_OBJECTIVE:_ Give every line of the material again, exactly as written.

----

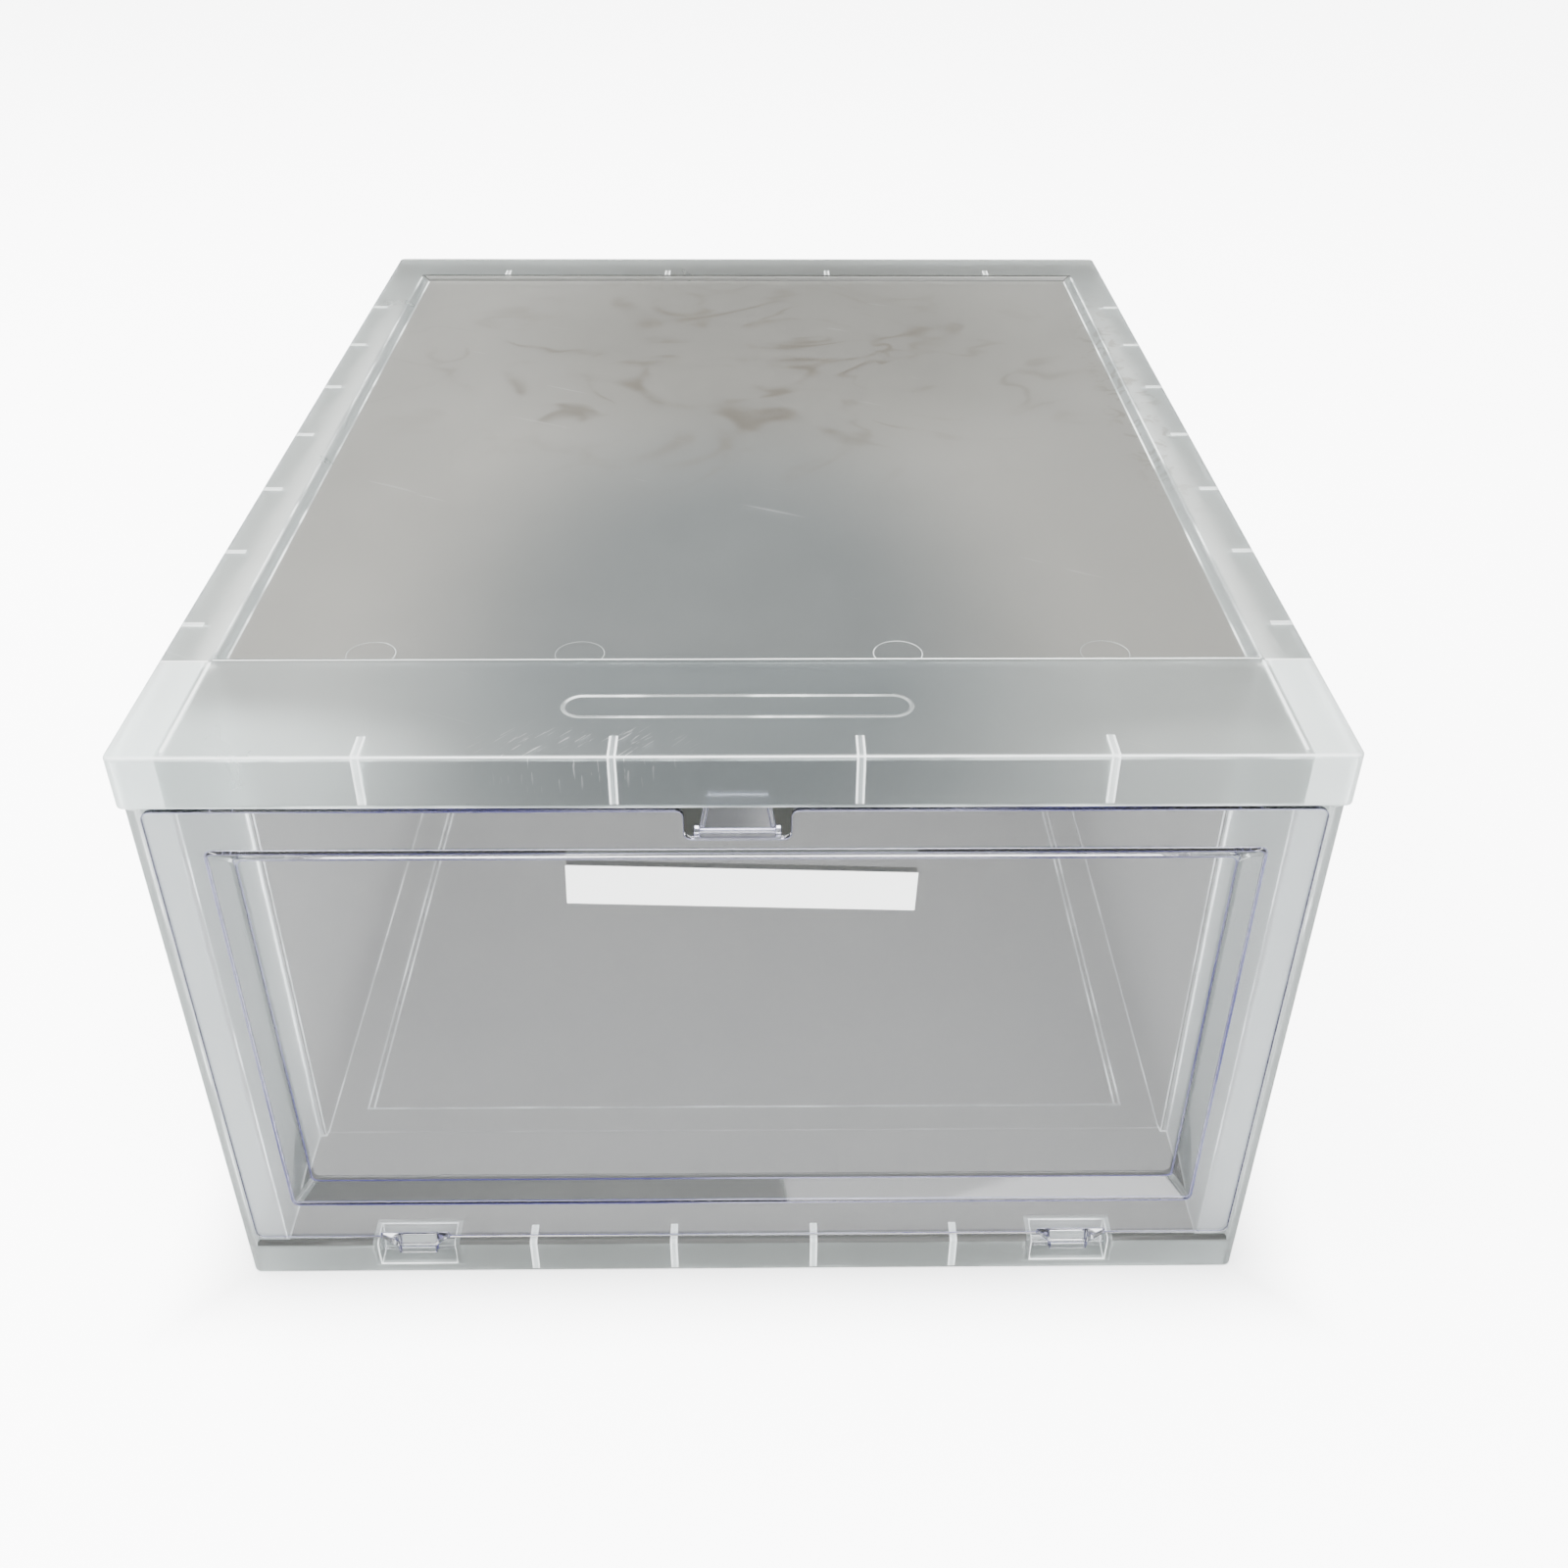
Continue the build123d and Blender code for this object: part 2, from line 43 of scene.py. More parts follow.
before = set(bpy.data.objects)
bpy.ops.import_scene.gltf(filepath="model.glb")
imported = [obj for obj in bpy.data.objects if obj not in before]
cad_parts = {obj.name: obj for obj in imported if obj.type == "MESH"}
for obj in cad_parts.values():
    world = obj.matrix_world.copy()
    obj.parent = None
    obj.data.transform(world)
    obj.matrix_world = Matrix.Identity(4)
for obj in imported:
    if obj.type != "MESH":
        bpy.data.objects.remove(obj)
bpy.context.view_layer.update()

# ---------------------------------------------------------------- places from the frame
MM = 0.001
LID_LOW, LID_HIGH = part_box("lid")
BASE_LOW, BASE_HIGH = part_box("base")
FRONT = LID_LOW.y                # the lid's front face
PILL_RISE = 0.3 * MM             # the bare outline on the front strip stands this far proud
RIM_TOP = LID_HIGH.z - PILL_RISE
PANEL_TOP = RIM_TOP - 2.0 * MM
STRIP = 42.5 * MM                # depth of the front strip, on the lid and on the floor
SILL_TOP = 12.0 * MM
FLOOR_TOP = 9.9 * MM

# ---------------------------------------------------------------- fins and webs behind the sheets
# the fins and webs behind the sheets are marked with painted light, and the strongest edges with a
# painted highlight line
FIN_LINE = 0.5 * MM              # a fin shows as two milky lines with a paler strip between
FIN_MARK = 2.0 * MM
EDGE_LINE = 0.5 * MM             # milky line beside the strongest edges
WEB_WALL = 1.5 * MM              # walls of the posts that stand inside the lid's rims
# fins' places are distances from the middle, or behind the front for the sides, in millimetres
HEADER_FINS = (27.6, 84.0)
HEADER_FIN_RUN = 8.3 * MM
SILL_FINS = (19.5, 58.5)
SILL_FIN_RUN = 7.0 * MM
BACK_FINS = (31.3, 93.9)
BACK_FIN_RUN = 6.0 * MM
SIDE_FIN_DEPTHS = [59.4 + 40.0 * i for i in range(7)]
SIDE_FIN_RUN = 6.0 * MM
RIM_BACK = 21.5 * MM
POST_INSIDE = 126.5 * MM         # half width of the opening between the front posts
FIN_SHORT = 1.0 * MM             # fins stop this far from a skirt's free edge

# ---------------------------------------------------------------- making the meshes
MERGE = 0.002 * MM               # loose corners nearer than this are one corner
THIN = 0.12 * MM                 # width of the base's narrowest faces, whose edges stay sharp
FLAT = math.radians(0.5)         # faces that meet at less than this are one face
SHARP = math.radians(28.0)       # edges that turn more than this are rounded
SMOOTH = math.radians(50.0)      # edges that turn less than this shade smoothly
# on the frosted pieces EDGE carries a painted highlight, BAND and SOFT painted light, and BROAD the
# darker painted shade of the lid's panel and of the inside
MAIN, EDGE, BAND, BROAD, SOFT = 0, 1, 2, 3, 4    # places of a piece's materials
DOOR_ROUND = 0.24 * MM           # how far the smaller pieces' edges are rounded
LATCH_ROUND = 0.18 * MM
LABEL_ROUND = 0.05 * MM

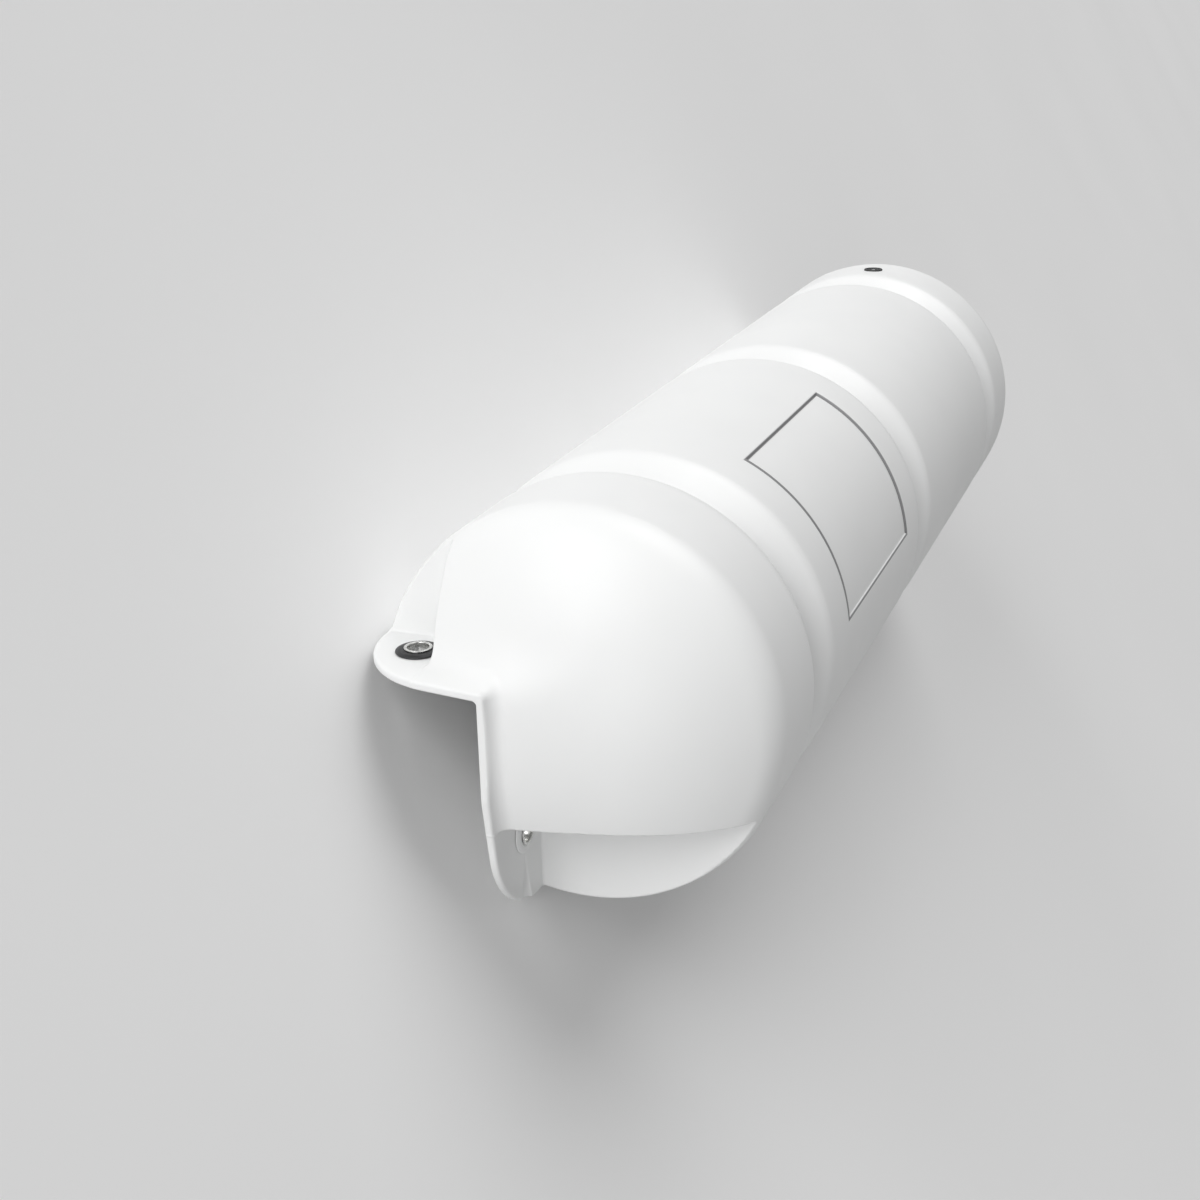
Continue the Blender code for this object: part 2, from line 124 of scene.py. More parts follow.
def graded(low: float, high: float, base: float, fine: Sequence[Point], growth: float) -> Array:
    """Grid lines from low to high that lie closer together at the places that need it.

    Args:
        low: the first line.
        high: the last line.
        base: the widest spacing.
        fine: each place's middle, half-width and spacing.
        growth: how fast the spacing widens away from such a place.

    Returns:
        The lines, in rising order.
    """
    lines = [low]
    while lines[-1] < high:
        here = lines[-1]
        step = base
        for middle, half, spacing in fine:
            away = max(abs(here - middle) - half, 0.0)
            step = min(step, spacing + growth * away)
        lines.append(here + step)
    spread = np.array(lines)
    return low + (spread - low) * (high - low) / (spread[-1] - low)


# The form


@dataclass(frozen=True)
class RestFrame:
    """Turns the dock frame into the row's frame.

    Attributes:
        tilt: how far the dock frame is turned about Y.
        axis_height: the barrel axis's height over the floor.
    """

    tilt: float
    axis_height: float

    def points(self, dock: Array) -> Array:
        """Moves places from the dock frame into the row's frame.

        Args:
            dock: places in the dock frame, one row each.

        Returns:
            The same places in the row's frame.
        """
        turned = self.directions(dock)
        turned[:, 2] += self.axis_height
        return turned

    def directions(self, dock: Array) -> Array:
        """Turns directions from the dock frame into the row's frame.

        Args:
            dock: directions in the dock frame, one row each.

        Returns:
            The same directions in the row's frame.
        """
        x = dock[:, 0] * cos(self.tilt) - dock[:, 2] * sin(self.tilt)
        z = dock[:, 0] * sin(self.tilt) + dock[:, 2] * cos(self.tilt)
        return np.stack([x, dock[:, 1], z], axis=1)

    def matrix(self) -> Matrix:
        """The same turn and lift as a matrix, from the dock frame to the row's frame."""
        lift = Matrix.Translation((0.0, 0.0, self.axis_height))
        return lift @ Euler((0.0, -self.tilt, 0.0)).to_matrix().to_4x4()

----

_EXERCISE SOLUTION:_
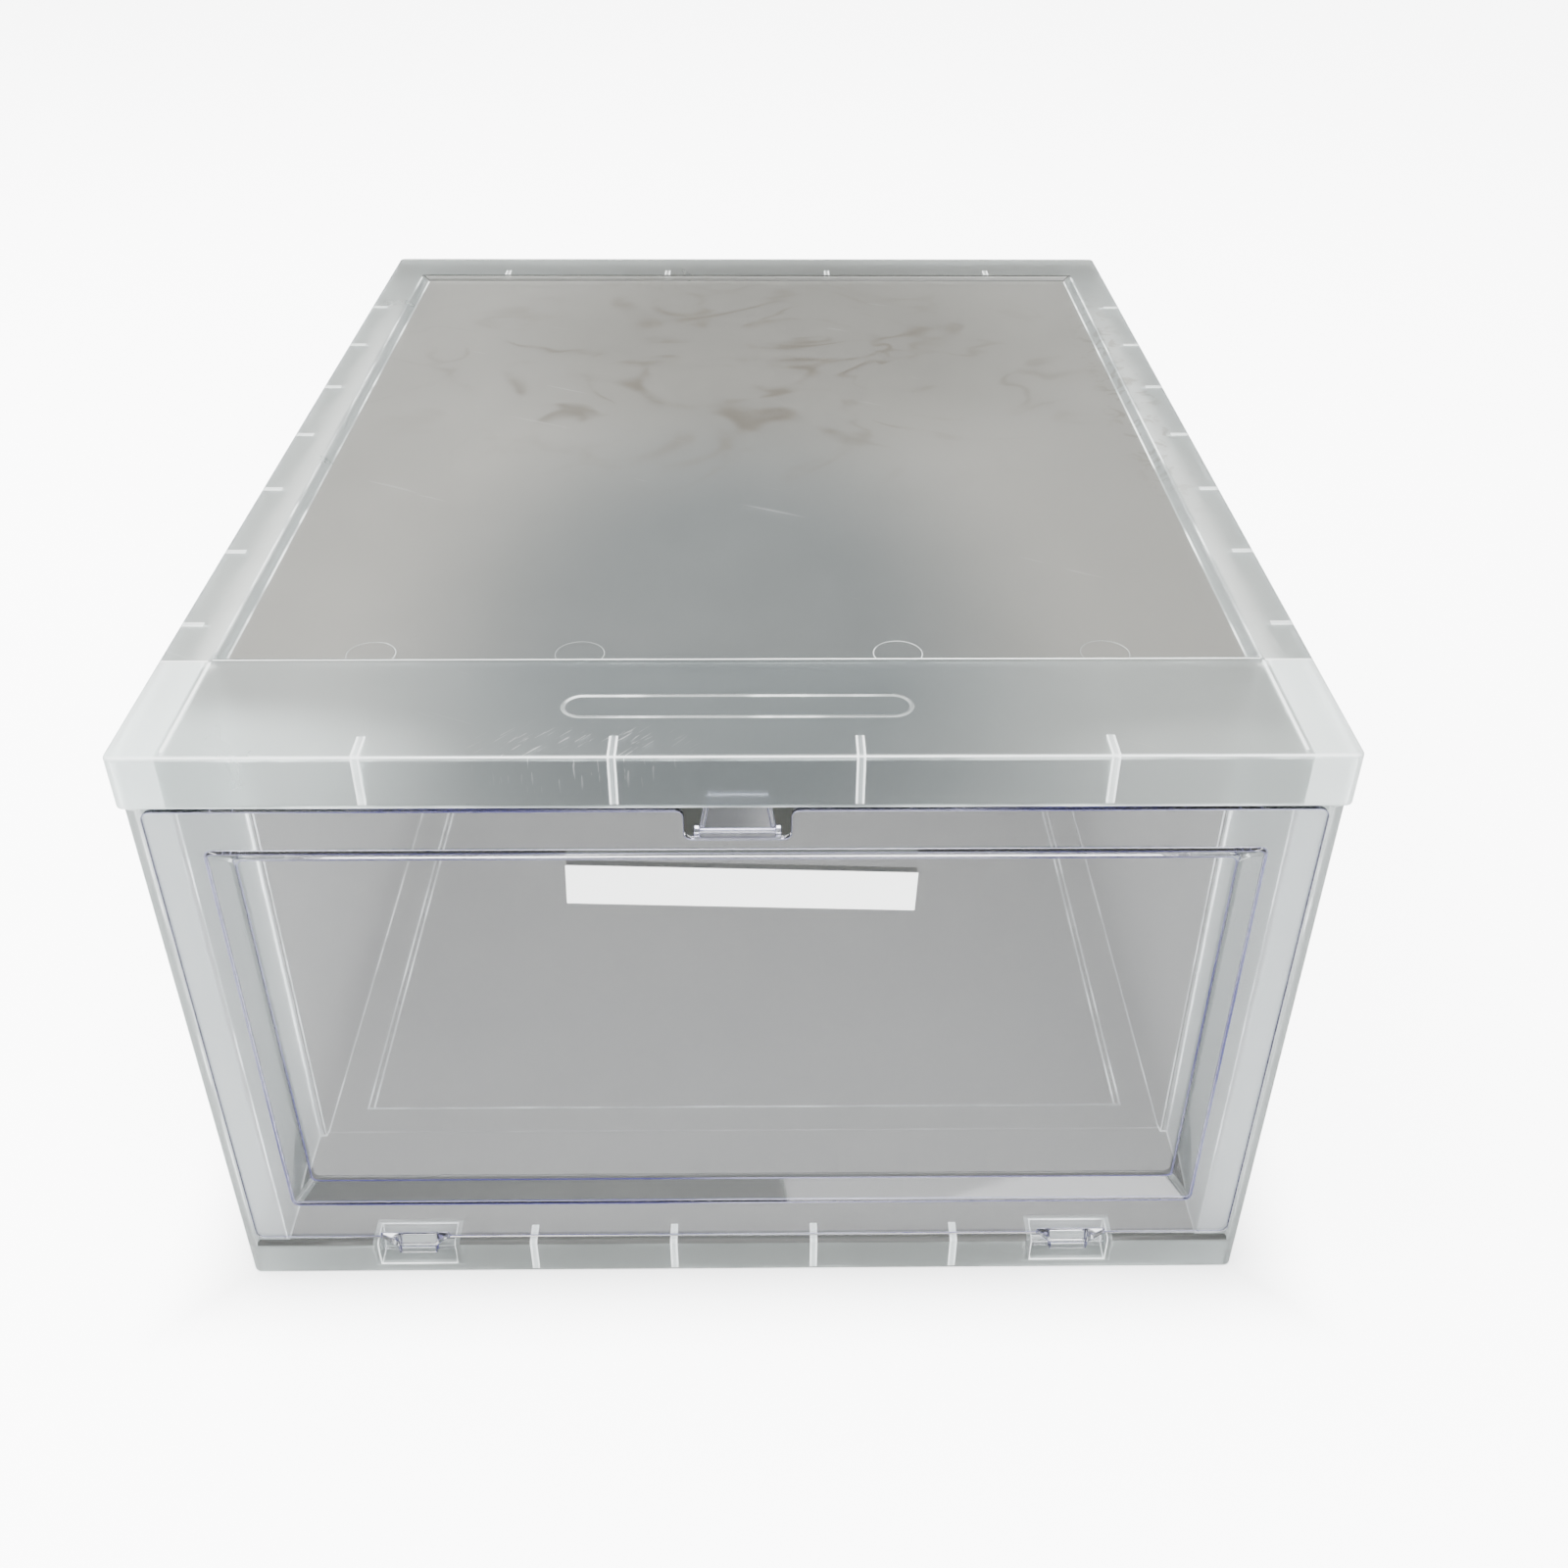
Continue the build123d and Blender code for this object: part 2, from line 43 of scene.py. More parts follow.
before = set(bpy.data.objects)
bpy.ops.import_scene.gltf(filepath="model.glb")
imported = [obj for obj in bpy.data.objects if obj not in before]
cad_parts = {obj.name: obj for obj in imported if obj.type == "MESH"}
for obj in cad_parts.values():
    world = obj.matrix_world.copy()
    obj.parent = None
    obj.data.transform(world)
    obj.matrix_world = Matrix.Identity(4)
for obj in imported:
    if obj.type != "MESH":
        bpy.data.objects.remove(obj)
bpy.context.view_layer.update()

# ---------------------------------------------------------------- places from the frame
MM = 0.001
LID_LOW, LID_HIGH = part_box("lid")
BASE_LOW, BASE_HIGH = part_box("base")
FRONT = LID_LOW.y                # the lid's front face
PILL_RISE = 0.3 * MM             # the bare outline on the front strip stands this far proud
RIM_TOP = LID_HIGH.z - PILL_RISE
PANEL_TOP = RIM_TOP - 2.0 * MM
STRIP = 42.5 * MM                # depth of the front strip, on the lid and on the floor
SILL_TOP = 12.0 * MM
FLOOR_TOP = 9.9 * MM

# ---------------------------------------------------------------- fins and webs behind the sheets
# the fins and webs behind the sheets are marked with painted light, and the strongest edges with a
# painted highlight line
FIN_LINE = 0.5 * MM              # a fin shows as two milky lines with a paler strip between
FIN_MARK = 2.0 * MM
EDGE_LINE = 0.5 * MM             # milky line beside the strongest edges
WEB_WALL = 1.5 * MM              # walls of the posts that stand inside the lid's rims
# fins' places are distances from the middle, or behind the front for the sides, in millimetres
HEADER_FINS = (27.6, 84.0)
HEADER_FIN_RUN = 8.3 * MM
SILL_FINS = (19.5, 58.5)
SILL_FIN_RUN = 7.0 * MM
BACK_FINS = (31.3, 93.9)
BACK_FIN_RUN = 6.0 * MM
SIDE_FIN_DEPTHS = [59.4 + 40.0 * i for i in range(7)]
SIDE_FIN_RUN = 6.0 * MM
RIM_BACK = 21.5 * MM
POST_INSIDE = 126.5 * MM         # half width of the opening between the front posts
FIN_SHORT = 1.0 * MM             # fins stop this far from a skirt's free edge

# ---------------------------------------------------------------- making the meshes
MERGE = 0.002 * MM               # loose corners nearer than this are one corner
THIN = 0.12 * MM                 # width of the base's narrowest faces, whose edges stay sharp
FLAT = math.radians(0.5)         # faces that meet at less than this are one face
SHARP = math.radians(28.0)       # edges that turn more than this are rounded
SMOOTH = math.radians(50.0)      # edges that turn less than this shade smoothly
# on the frosted pieces EDGE carries a painted highlight, BAND and SOFT painted light, and BROAD the
# darker painted shade of the lid's panel and of the inside
MAIN, EDGE, BAND, BROAD, SOFT = 0, 1, 2, 3, 4    # places of a piece's materials
DOOR_ROUND = 0.24 * MM           # how far the smaller pieces' edges are rounded
LATCH_ROUND = 0.18 * MM
LABEL_ROUND = 0.05 * MM

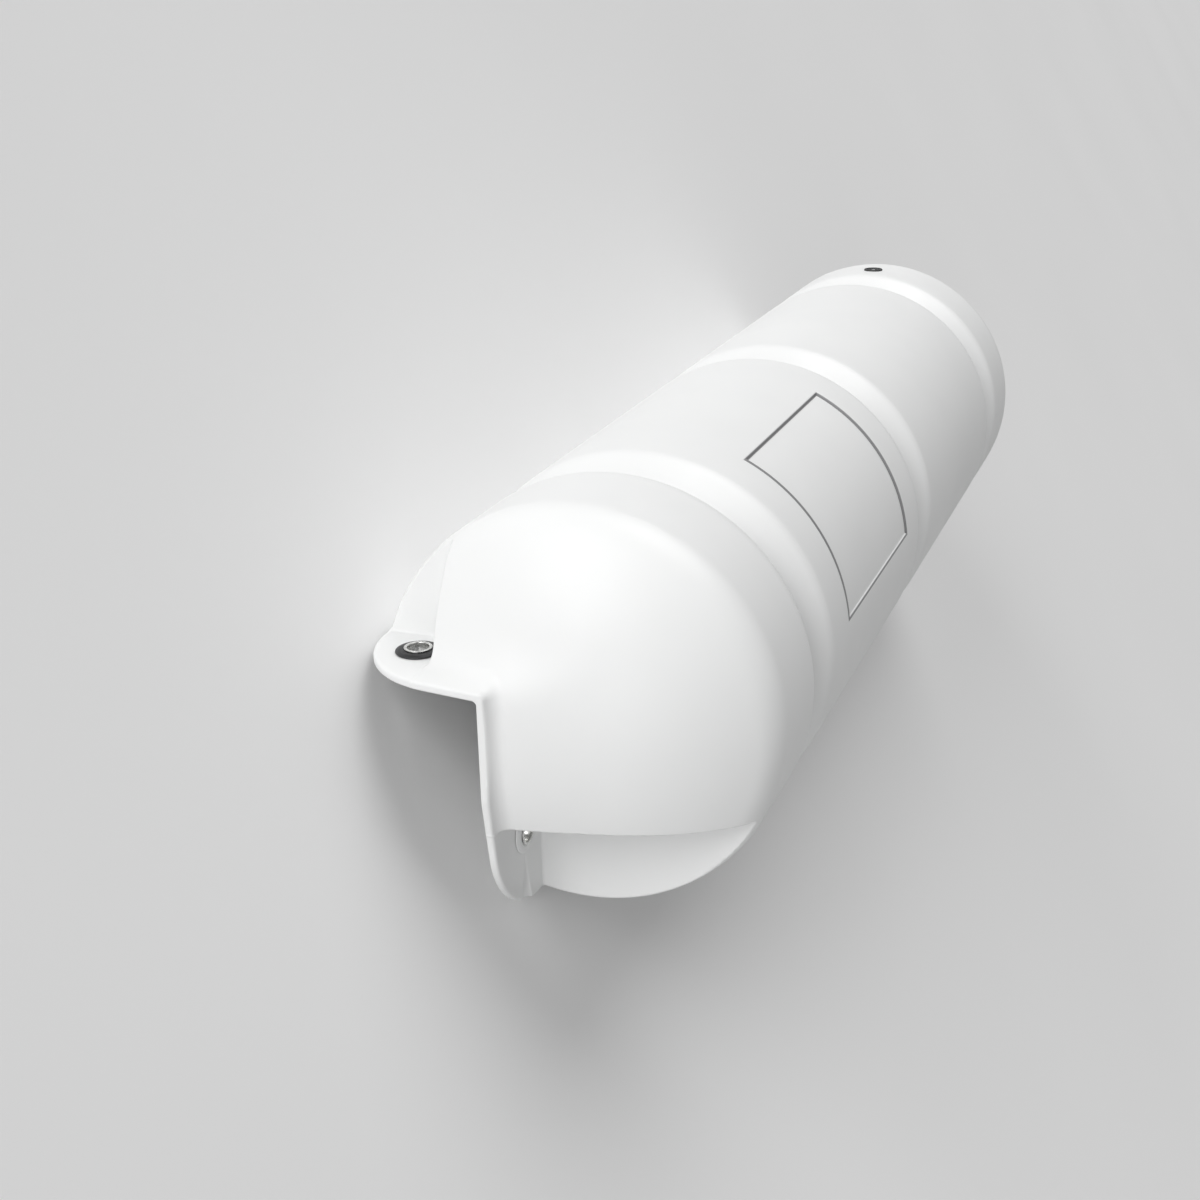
Continue the Blender code for this object: part 2, from line 124 of scene.py. More parts follow.
def graded(low: float, high: float, base: float, fine: Sequence[Point], growth: float) -> Array:
    """Grid lines from low to high that lie closer together at the places that need it.

    Args:
        low: the first line.
        high: the last line.
        base: the widest spacing.
        fine: each place's middle, half-width and spacing.
        growth: how fast the spacing widens away from such a place.

    Returns:
        The lines, in rising order.
    """
    lines = [low]
    while lines[-1] < high:
        here = lines[-1]
        step = base
        for middle, half, spacing in fine:
            away = max(abs(here - middle) - half, 0.0)
            step = min(step, spacing + growth * away)
        lines.append(here + step)
    spread = np.array(lines)
    return low + (spread - low) * (high - low) / (spread[-1] - low)


# The form


@dataclass(frozen=True)
class RestFrame:
    """Turns the dock frame into the row's frame.

    Attributes:
        tilt: how far the dock frame is turned about Y.
        axis_height: the barrel axis's height over the floor.
    """

    tilt: float
    axis_height: float

    def points(self, dock: Array) -> Array:
        """Moves places from the dock frame into the row's frame.

        Args:
            dock: places in the dock frame, one row each.

        Returns:
            The same places in the row's frame.
        """
        turned = self.directions(dock)
        turned[:, 2] += self.axis_height
        return turned

    def directions(self, dock: Array) -> Array:
        """Turns directions from the dock frame into the row's frame.

        Args:
            dock: directions in the dock frame, one row each.

        Returns:
            The same directions in the row's frame.
        """
        x = dock[:, 0] * cos(self.tilt) - dock[:, 2] * sin(self.tilt)
        z = dock[:, 0] * sin(self.tilt) + dock[:, 2] * cos(self.tilt)
        return np.stack([x, dock[:, 1], z], axis=1)

    def matrix(self) -> Matrix:
        """The same turn and lift as a matrix, from the dock frame to the row's frame."""
        lift = Matrix.Translation((0.0, 0.0, self.axis_height))
        return lift @ Euler((0.0, -self.tilt, 0.0)).to_matrix().to_4x4()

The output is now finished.